Tighter parallelism between questions would be ideal, but I suspect that three factors made the “algorithm” perspective more persuasive: (1) with the algorithm, high prices were a byproduct rather than a goal, (2) moral agency is transferred from Uber employees to “the algorithm” and (3) the phrasing “guess” implies a lack of care and diligence.

Notes:For each bin, a 95% CI is shown for that proportion. The red line shows the predicted proportions from a fitted ordered logistic regression model.

Competitive landscape. The CEO of Uber has repeatedly discussed how dynamic pricing is commonplace in other industries. I created three HITs about the strategies used by firms—two about Uber’s competitors and one about an industry that practices dynamic pricing:

  • “Hotels in the area also use “surge” pricing to meet increases in demand.”
  • “Uber has a number of competitors, and they also use surge pricing.”
  • “Uber has a number of competitors, and they do not use surge pricing.”

In the figure below, we can see that neither hotels nor competitors practicing dynamic pricing does much to improve opinions. However, the elaboration that Uber practices surge pricing when its competitors do not has a strongly negative effect: the distrbution of responses is very left-shifted toward even dimmer views. It would seem Uber’s best bet would be to hope Lyft starts their own surge pricing (oh look, they did).

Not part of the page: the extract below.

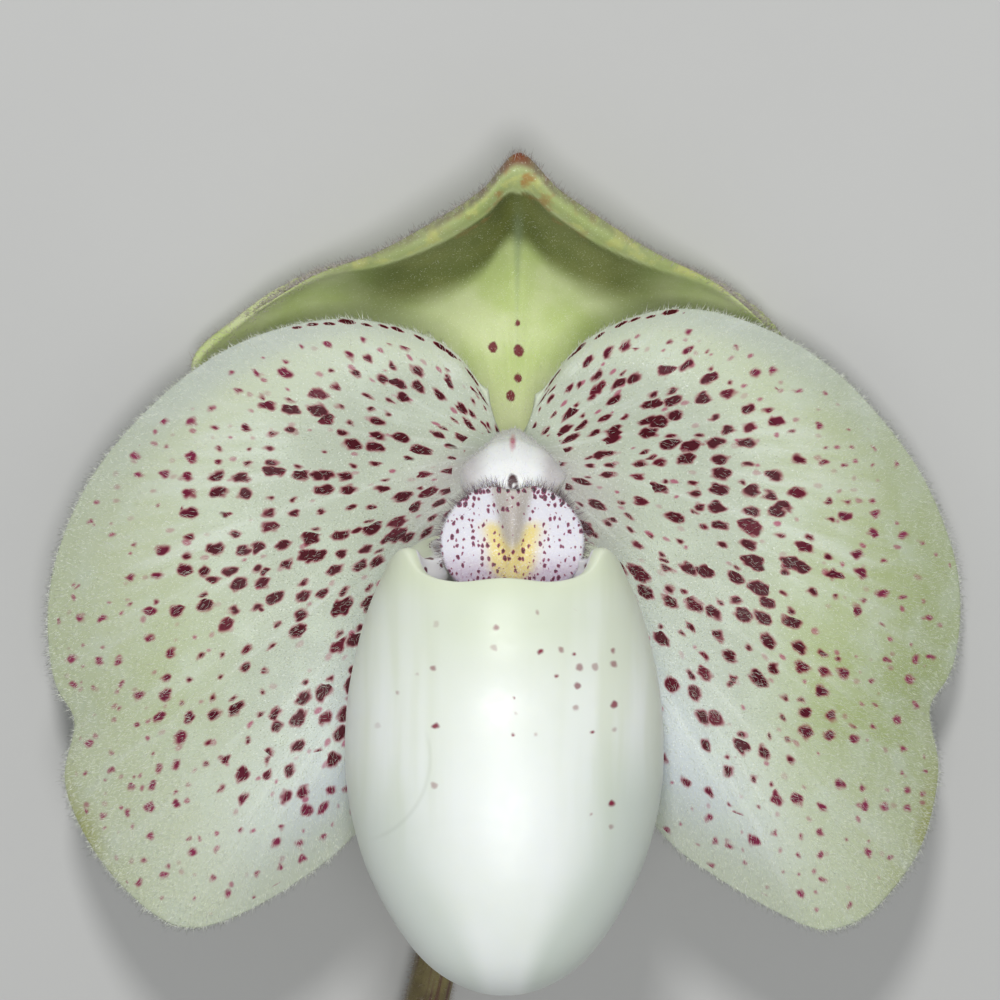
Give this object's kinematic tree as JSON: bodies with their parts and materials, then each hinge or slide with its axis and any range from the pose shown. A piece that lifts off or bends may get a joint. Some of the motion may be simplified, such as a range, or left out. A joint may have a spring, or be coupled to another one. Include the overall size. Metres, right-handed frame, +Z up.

Uber’s revenue. Other work looking at how individuals judge the morality of market actions has found that people view actions to increase already-positive profits differently from actions to “save” a company (Kahneman, Knetsch & Thaler, or KKT). The two revenue related elaborations were:

  • “Uber as a whole is losing money.”
  • “Uber as a whole has high profits.”

In the figure below, we can see that KKT result is strongly replicated: views are much more negative when Uber is profitable than when it is making money.

Miscellaneous. I tried a few other elaborations that do not fit neatly into a bucket:

  • “People needing cars had other alternatives during surge pricing, such as public transportation.”
  • “Uber has told users about the policy up-front and it is very clear to them what the price will be.”
  • “A majority of economists view this surge pricing as an efficient way to allocate scarce goods.”

We can see that all of these elaborations “work” in improving views. It seems Uber is wise to point out that transactions are entered into freely. This appears to be better than showing that alternatives existed (which also had a positive effect). The respondents were also surprisingly (to me, at least) open to the idea that expert opinion on pricing might change their views. Maybe this is a good idea…



There are several complexities that I elided over in this post. For example, there is the question of how repondent’s prior beliefs affect their willingness to change views (in short, people with negative initial views are less likely to be persuaded, but they have the same directional effects as people with positive views). If there’s interest, I’ll follow-up with some more details in a longer post. I’ll also share a repository with the code, data and experimental materials.